The trident insignia is subtly integrated into glass engine cover.
Expectedly, the interior is high-grade Italian fare. ‘My’ MC20’s interior is finished in Alcantara and many of the visible hard surfaces are finished in carbon fibre.
It’s over the lunch break that I get to really admire the MC20. If it looks amazing in the photos, wait till you see one in the metal. This is one gorgeous car. It’s not outlandish as a Lamborghini or aggressive as a Ferrari; this Maserati is classically beautiful. The mid-engined proportions with that look of centralised mass give it a purposeful stance and there’s a delicate flow of curves on the bodywork. Air ducts and the like are beautifully integrated into the lines; the lower portion is finished in contrasting black; and carbon fibre conceals the larger aero and cooling aids altogether. The MC20 would be my entry for the poster car of the 2020s.
And did I mention that it’s got butterfly doors? The doors swivel upwards glamorously to reveal the carbon fibre frame and the cosy cabin it ensconces. Would it even be Italian without some amount of showmanship built into it? In case you’re wondering, getting in and out is no harder than in your average supercar.

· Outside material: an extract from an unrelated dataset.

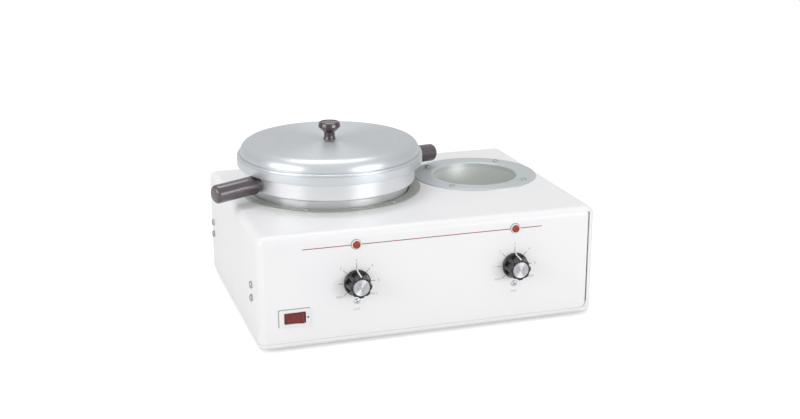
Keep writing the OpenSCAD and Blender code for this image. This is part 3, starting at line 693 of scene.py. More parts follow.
@dataclass(frozen=True)
class Sprayed(Finish):
    """Enamel, plastic, rubber or ink: a body colour with a fine unevenness."""

    colour: str
    dulled: str
    roughness: float
    spread: float = 0.06
    fineness: float = 500.0
    relief: float = 0.02
    strength: float = 0.15
    gloss: float = 0.5

    def wire(self, surface: Surface) -> None:
        """Wires a colour with dulled patches and a fleck, over a fine peel.

        Args:
            surface: The material in the making.
        """
        height, fleck = surface.peel(self.fineness)
        mask = surface.marks(scale=14.0, spread=0.6)
        fleck = surface.remap(fleck, *NOISE_BAND, 0.0, 0.5)
        both = surface.math("ADD", surface.math("MULTIPLY", mask, 0.5), fleck)
        surface.tint(both, self.colour, self.dulled)
        surface.roughen(mask, self.roughness, self.spread)
        surface.set(Normal=surface.bump(height, self.strength, self.relief),
                    Specular_IOR_Level=self.gloss)


@dataclass(frozen=True)
class SpunMetal(Finish):
    """Metal with fine rings round its axis, which spread its highlights across them.

    Where inside is given, the metal fades below the height given in metres to that paler colour and
    its own metallic: painted light that brightens a well's inside.
    """

    colour: str
    ring: str
    roughness: float
    anisotropy: float = 0.6
    fineness: float = 900.0
    relief: float = 0.01
    strength: float = 0.25
    spread: float = 0.08
    metallic: float = 1.0
    inside: str | None = None
    painted_light_top: float = 0.118
    painted_light_fade: float = 0.006
    painted_light_metallic: float = 0.85

    def wire(self, surface: Surface) -> None:
        """Wires ringed metal with dulled patches and its highlights' direction.

        Args:
            surface: The material in the making.
        """
        height, tone = surface.effect(turned_grain(), Place=surface.place,
                                      Fineness=self.fineness, Arc=1.4)
        tone = surface.remap(tone, *NOISE_BAND, 0.0, 1.0)
        colour = surface.blend(tone, shade(self.colour), shade(self.ring))
        metallic: Value = self.metallic
        # Painted light: down the inside the colour turns paler and the metallic changes, though it
        # is the same metal.
        if self.inside is not None:
            up, top = surface.axes(surface.place)[2], self.painted_light_top
            low = surface.remap(up, top - self.painted_light_fade, top, 1.0, 0.0)
            colour = surface.blend(low, colour, shade(self.inside))
            metallic = surface.remap(low, 0.0, 1.0, self.metallic, self.painted_light_metallic)
        halves = [surface.math("MULTIPLY", mask, 0.5)
                  for mask in (tone, surface.marks(scale=22.0, spread=0.5))]
        surface.roughen(surface.math("ADD", *halves), self.roughness, self.spread)
        tangent = surface.node("ShaderNodeTangent", direction_type="RADIAL", axis="Z")
        surface.set(Base_Color=colour, Metallic=metallic, Tangent=tangent.outputs[0],
                    Normal=surface.bump(height, self.strength, self.relief),
                    Anisotropic=self.anisotropy, Anisotropic_Rotation=0.25)


@dataclass(frozen=True)
class PlainMetal(Finish):
    """Rolled, plated or drawn metal without a direction."""

    colour: str
    dulled: str
    roughness: float
    spread: float = 0.12
    fineness: float = 700.0
    relief: float = 0.01
    strength: float = 0.1

    def wire(self, surface: Surface) -> None:
        """Wires metal with dulled patches, over a faint peel.

        Args:
            surface: The material in the making.
        """
        height, _ = surface.peel(self.fineness)
        mask = surface.marks(scale=60.0, spread=0.9)
        surface.tint(mask, self.colour, self.dulled)
        surface.roughen(mask, self.roughness, self.spread)
        surface.set(Normal=surface.bump(height, self.strength, self.relief), Metallic=1.0)


@dataclass(frozen=True)
class Streaked(Finish):
    """Moulded thermoset with faint flow streaks along its Z axis, under a glossy skin."""

    colour: str
    streak: str
    roughness: float
    gloss: float = 0.5
    coat: float = 0.3
    coat_roughness: float = 0.12
    spread: float = 0.1
    fineness: float = 900.0
    relief: float = 0.015
    strength: float = 0.12

    def wire(self, surface: Surface) -> None:
        """Wires a streaked colour with dulled patches, over a faint peel.

        Args:
            surface: The material in the making.
        """
        streaks = surface.noise(surface.drawn_out(surface.place, along=0.12), scale=260.0,
                                detail=4.0)
        surface.tint(surface.remap(streaks, 0.45, 0.75, 0.0, 1.0), self.colour, self.streak)
        surface.roughen(surface.marks(scale=90.0, spread=0.9), self.roughness, self.spread)
        height, _ = surface.peel(self.fineness)
        surface.set(Normal=surface.bump(height, self.strength, self.relief),
                    Specular_IOR_Level=self.gloss, Coat_Weight=self.coat,
                    Coat_Roughness=self.coat_roughness)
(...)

Butterfly doors lend requisite levels of drama.
Maserati might not have the cache of Ferrari or Lamborghini in supercar circles, but the MC20 looks set to change things. It’s a car that will lure you for the way it looks and then reel you in for the way it drives. Maserati has opened orders for the MC20 in India with the first of the deliveries lined up for the second quarter of 2023. Prices are expected to start at about Rs 3.5 crore (estimated, ex-showroom), which is Huracan RWD money.
How well the MC20 fits into the India scheme of things is something that remains to be seen. For the moment, I’m leaving the Sepang circuit with a very high opinion of the Maserati. It’s Italian exotica done right.